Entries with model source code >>
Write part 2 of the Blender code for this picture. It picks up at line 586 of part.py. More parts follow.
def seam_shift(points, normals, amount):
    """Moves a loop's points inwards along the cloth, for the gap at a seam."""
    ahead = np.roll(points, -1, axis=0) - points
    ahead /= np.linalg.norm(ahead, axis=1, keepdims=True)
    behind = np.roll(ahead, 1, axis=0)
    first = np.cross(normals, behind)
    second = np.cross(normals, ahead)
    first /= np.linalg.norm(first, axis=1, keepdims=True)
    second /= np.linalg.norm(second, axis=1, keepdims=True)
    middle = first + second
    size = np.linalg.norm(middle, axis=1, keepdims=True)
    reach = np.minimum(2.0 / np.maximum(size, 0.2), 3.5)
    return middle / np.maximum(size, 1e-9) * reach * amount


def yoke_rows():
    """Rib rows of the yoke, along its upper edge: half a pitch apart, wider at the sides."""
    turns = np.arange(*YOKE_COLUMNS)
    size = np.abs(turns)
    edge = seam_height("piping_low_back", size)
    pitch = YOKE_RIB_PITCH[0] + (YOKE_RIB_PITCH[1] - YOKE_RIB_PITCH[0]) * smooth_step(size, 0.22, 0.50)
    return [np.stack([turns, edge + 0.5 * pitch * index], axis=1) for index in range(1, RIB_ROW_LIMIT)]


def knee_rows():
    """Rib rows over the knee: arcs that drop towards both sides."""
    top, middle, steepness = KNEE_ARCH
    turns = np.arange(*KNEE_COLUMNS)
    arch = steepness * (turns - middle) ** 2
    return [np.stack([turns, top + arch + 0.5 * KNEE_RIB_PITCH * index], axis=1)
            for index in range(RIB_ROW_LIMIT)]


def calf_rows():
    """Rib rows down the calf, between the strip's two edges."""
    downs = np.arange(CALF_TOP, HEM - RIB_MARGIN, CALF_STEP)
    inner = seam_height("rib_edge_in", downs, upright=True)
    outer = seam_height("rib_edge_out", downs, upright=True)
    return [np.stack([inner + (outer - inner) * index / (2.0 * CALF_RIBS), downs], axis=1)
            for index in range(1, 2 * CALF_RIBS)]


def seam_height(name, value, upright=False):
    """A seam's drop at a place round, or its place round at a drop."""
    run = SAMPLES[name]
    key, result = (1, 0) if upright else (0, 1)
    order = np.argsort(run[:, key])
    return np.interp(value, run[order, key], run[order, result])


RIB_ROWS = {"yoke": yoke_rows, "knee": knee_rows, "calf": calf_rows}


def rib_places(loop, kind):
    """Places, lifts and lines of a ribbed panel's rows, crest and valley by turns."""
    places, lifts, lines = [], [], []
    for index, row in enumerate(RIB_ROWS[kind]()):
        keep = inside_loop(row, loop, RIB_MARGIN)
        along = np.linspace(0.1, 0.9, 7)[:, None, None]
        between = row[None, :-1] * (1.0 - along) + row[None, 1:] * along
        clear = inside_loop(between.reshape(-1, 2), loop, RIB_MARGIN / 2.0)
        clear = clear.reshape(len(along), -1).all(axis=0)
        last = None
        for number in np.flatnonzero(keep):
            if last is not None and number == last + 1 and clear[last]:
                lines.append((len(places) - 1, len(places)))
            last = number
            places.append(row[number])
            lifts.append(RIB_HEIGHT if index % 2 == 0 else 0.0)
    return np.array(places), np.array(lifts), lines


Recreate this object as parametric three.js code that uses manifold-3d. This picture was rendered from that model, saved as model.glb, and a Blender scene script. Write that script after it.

EXERCISE TASK >> Your task is to quote the listing above word for word.

RESULT OF THIS TASK >>
Write part 2 of the Blender code for this picture. It picks up at line 586 of part.py. More parts follow.
def seam_shift(points, normals, amount):
    """Moves a loop's points inwards along the cloth, for the gap at a seam."""
    ahead = np.roll(points, -1, axis=0) - points
    ahead /= np.linalg.norm(ahead, axis=1, keepdims=True)
    behind = np.roll(ahead, 1, axis=0)
    first = np.cross(normals, behind)
    second = np.cross(normals, ahead)
    first /= np.linalg.norm(first, axis=1, keepdims=True)
    second /= np.linalg.norm(second, axis=1, keepdims=True)
    middle = first + second
    size = np.linalg.norm(middle, axis=1, keepdims=True)
    reach = np.minimum(2.0 / np.maximum(size, 0.2), 3.5)
    return middle / np.maximum(size, 1e-9) * reach * amount


def yoke_rows():
    """Rib rows of the yoke, along its upper edge: half a pitch apart, wider at the sides."""
    turns = np.arange(*YOKE_COLUMNS)
    size = np.abs(turns)
    edge = seam_height("piping_low_back", size)
    pitch = YOKE_RIB_PITCH[0] + (YOKE_RIB_PITCH[1] - YOKE_RIB_PITCH[0]) * smooth_step(size, 0.22, 0.50)
    return [np.stack([turns, edge + 0.5 * pitch * index], axis=1) for index in range(1, RIB_ROW_LIMIT)]


def knee_rows():
    """Rib rows over the knee: arcs that drop towards both sides."""
    top, middle, steepness = KNEE_ARCH
    turns = np.arange(*KNEE_COLUMNS)
    arch = steepness * (turns - middle) ** 2
    return [np.stack([turns, top + arch + 0.5 * KNEE_RIB_PITCH * index], axis=1)
            for index in range(RIB_ROW_LIMIT)]


def calf_rows():
    """Rib rows down the calf, between the strip's two edges."""
    downs = np.arange(CALF_TOP, HEM - RIB_MARGIN, CALF_STEP)
    inner = seam_height("rib_edge_in", downs, upright=True)
    outer = seam_height("rib_edge_out", downs, upright=True)
    return [np.stack([inner + (outer - inner) * index / (2.0 * CALF_RIBS), downs], axis=1)
            for index in range(1, 2 * CALF_RIBS)]


def seam_height(name, value, upright=False):
    """A seam's drop at a place round, or its place round at a drop."""
    run = SAMPLES[name]
    key, result = (1, 0) if upright else (0, 1)
    order = np.argsort(run[:, key])
    return np.interp(value, run[order, key], run[order, result])


RIB_ROWS = {"yoke": yoke_rows, "knee": knee_rows, "calf": calf_rows}


def rib_places(loop, kind):
    """Places, lifts and lines of a ribbed panel's rows, crest and valley by turns."""
    places, lifts, lines = [], [], []
    for index, row in enumerate(RIB_ROWS[kind]()):
        keep = inside_loop(row, loop, RIB_MARGIN)
        along = np.linspace(0.1, 0.9, 7)[:, None, None]
        between = row[None, :-1] * (1.0 - along) + row[None, 1:] * along
        clear = inside_loop(between.reshape(-1, 2), loop, RIB_MARGIN / 2.0)
        clear = clear.reshape(len(along), -1).all(axis=0)
        last = None
        for number in np.flatnonzero(keep):
            if last is not None and number == last + 1 and clear[last]:
                lines.append((len(places) - 1, len(places)))
            last = number
            places.append(row[number])
            lifts.append(RIB_HEIGHT if index % 2 == 0 else 0.0)
    return np.array(places), np.array(lifts), lines


Recreate this object as parametric three.js code that uses manifold-3d. This picture was rendered from that model, saved as model.glb, and a Blender scene script. Write that script after it.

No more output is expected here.